In 1990, Bourgeois was arrested after throwing blood on the Hall’s gallery where the portrait of Callejas y Callejas hung alongside that of several Latin American dictators.
The U.S. intervention, he said, was extensive. “Several U.S. administrations trained, advised, funded and armed the Guatemalan military. Many of its military and intelligence officers were on the CIA payroll.”
Bourgeois and other human rights activists have hailed the Guatemalan arrests.
Grahame Russell, co-director of Rights Action, a Canadian NGO engaged in human rights work throughout Central America, called it “an extraordinarily positive step forward” in a country where military impunity has been the rule.
In an interview with the Venezulean-based TeleSUR television network, Russell praised the Guatemalan attorney general for filing a “series of war crimes charges” stemming from “the worst years of the U.S.-backed repression and genocide.”

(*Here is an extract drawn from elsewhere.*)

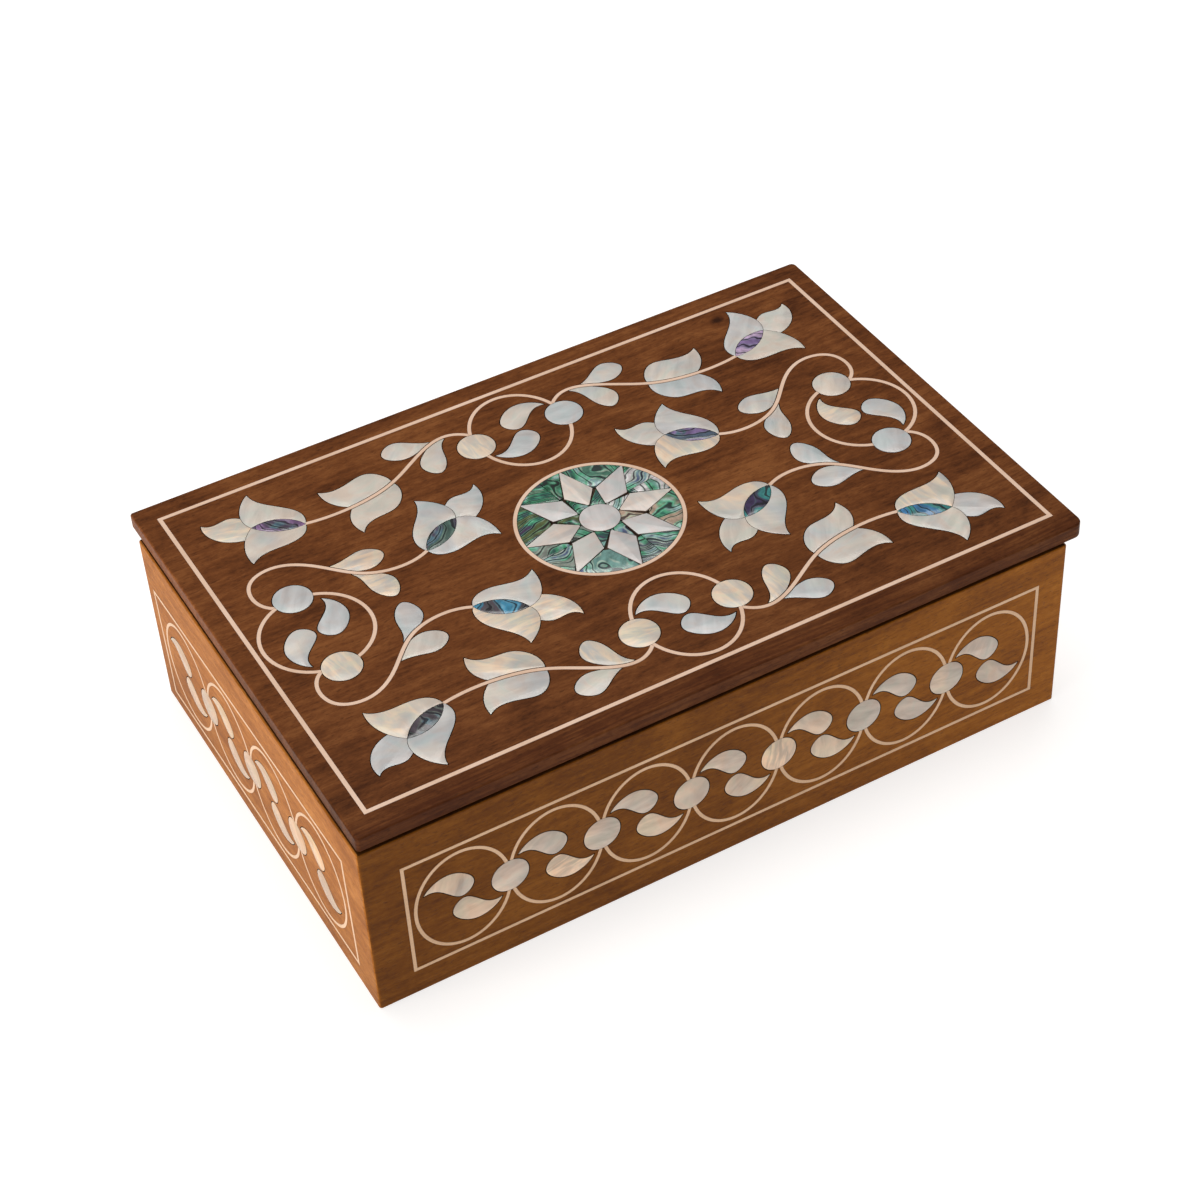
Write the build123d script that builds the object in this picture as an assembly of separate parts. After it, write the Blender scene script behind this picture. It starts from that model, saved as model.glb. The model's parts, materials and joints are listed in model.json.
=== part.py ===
"""Hinged walnut box with shell and pale string inlay.

Units are millimetres.  The origin is the centre of the box's underside, +X runs along the
length to the right, +Y to the back where the hinges are, and +Z up.
"""
from build123d import *
import os

# ---------------------------------------------------------------- driving dimensions
# carcass
body_length = 234.6
body_width = 153.2
body_height = 63.9
wall = 8.0
base_thickness = 4.0
base_rebate = 4.0
base_play = 0.1
corner_round = 0.9
rim_round = 0.5
foot_round = 0.5

# lid board, which sits to the right and to the back of the carcass's centre
lid_length = 240.0
lid_width = 159.0
lid_thickness = 5.2
lid_shift_x = 3.4
lid_shift_y = 3.4
lid_corners = {(-1, -1): 1.2, (1, -1): 3.0, (1, 1): 1.8, (-1, 1): 0.9}
lid_top_round = 0.7
lid_under_round = 0.5
rim_gap = 0.6

# inlay
inlay_depth = 1.0
inlay_proud = 0.03
glue_line = 0.26
string_play = 0.06
border_string = 1.3
scroll_string = 1.15
wall_string = 1.05
mosaic_gap = 0.14
retrace_steps = 8
loose_sliver = 4.0
loose_chip = 1.0

# lid pattern, measured from the lid's centre
border_half_x = 113.2
border_half_y = 71.6
disc_radius = 6.05
side_oval_y = 50.3
side_oval_half = (15.5, 18.15)
end_oval_x = 94.0
end_oval_half = (16.9, 16.6)
medallion_radius = 25.6
medallion_disc = 6.25
star_points = 8
star_inner = 7.0
star_shoulder = 13.2
star_half_width = 4.95
star_overlap = 0.4
shard_inset = 0.2
shard_split_width = 0.2

# wall patterns: frame half sizes, number of ovals and their pitch, the pattern's centre and its tilt
frame_half_height = 21.0
wall_oval_half_height = 18.2
wall_disc_radius = 5.95
wall_comma_scale = 0.94
front_frame_half = 106.2
front_ovals = 7
front_pitch = 29.7
front_centre = (1.1, 30.7)
front_tilt = 0.0
side_frame_half = 67.2
side_ovals = 4
side_pitch = 32.0
side_centre = (-3.1, 27.7)
side_tilt = 1.3

# hinges
hinge_x = 72.0
hinge_length = 25.0
hinge_knuckle = 1.7
hinge_setback = 2.1
hinge_leaf_depth = 6.4
hinge_leaf_thickness = 0.9
hinge_middle_knuckle = 8.4
hinge_end_play = 0.15
hinge_leaf_play = 0.3
hinge_pin_radius = 0.75
hinge_pin_fixed_play = 0.01
hinge_pin_running_play = 0.05
hinge_mortise_play = 0.05
hinge_barrel_room = 0.4
pin_head_radius = 1.1
pin_head_height = 0.45

# screws
screw_pitch = 15.0
screw_setback = 3.5
screw_shank = 0.95
screw_head = 1.85
screw_point = 1.6
screw_tip = 0.1
screw_play = 0.02
body_screw_length = 8.0
lid_screw_length = 3.9
screw_slot_width = 0.4
screw_slot_depth = 0.35

# velvet lining on thin card
lining = 1.0
lining_play = 0.05
lining_rim_drop = 1.2
lid_lining_margin = 1.6

# ---------------------------------------------------------------- derived places
half_length = body_length / 2
half_width = body_width / 2
inner_half_length = half_length - wall
inner_half_width = half_width - wall
lid_under = body_height + rim_gap
lid_top = lid_under + lid_thickness
hinge_y = half_width + hinge_setback
hinge_z = body_height + rim_gap / 2
leaf_front = half_width - hinge_leaf_depth
leaf_back = hinge_y - hinge_knuckle - hinge_leaf_play
screw_y = half_width - screw_setback
lid_plane = Plane(origin=(lid_shift_x, lid_shift_y, lid_top), x_dir=(1, 0, 0), z_dir=(0, 0, 1))
front_plane = Plane(origin=(0, -half_width, 0), x_dir=(1, 0, 0), z_dir=(0, -1, 0))
back_plane = Plane(origin=(0, half_width, 0), x_dir=(-1, 0, 0), z_dir=(0, 1, 0))
left_plane = Plane(origin=(-half_length, 0, 0), x_dir=(0, -1, 0), z_dir=(-1, 0, 0))
right_plane = Plane(origin=(half_length, 0, 0), x_dir=(0, 1, 0), z_dir=(1, 0, 0))

os.makedirs("parts", exist_ok=True)


# ---------------------------------------------------------------- solids and files
def save(node, shapes):
    """Write one node, a single solid or a group of separate ones."""
    found = [solid for shape in shapes for solid in shape.solids()]
    export_step(found[0] if len(found) == 1 else Compound(children=found), f"parts/{node}.step")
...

The filing was especially significant, he said, coming “just as another military-backed president is about to assume the presidency, in this as yet very undemocratic country.” With Morales strong links to the military, Russell believes that the country will likely continue to be “dominated by the same economic elites — national and international — that were in power during the worst years” of the 1970s and 1980s.”
Still, Bourgeois draws hope from the fact, that against all odds, Guatemalans themselves — from the prosecutors to the “courageous survivors and relatives of the disappeared” — have risked their lives to bring the perpetrators to justice.
“They want the truth, and they want it to come out. And they are willing to die for it,” he said. “They’ve waited some 35 years. The strategy of the military has been to keep stalling until those responsible have died off. But there will never be any justice or reconciliation until there is accountability and the perpetrators start going to prison.”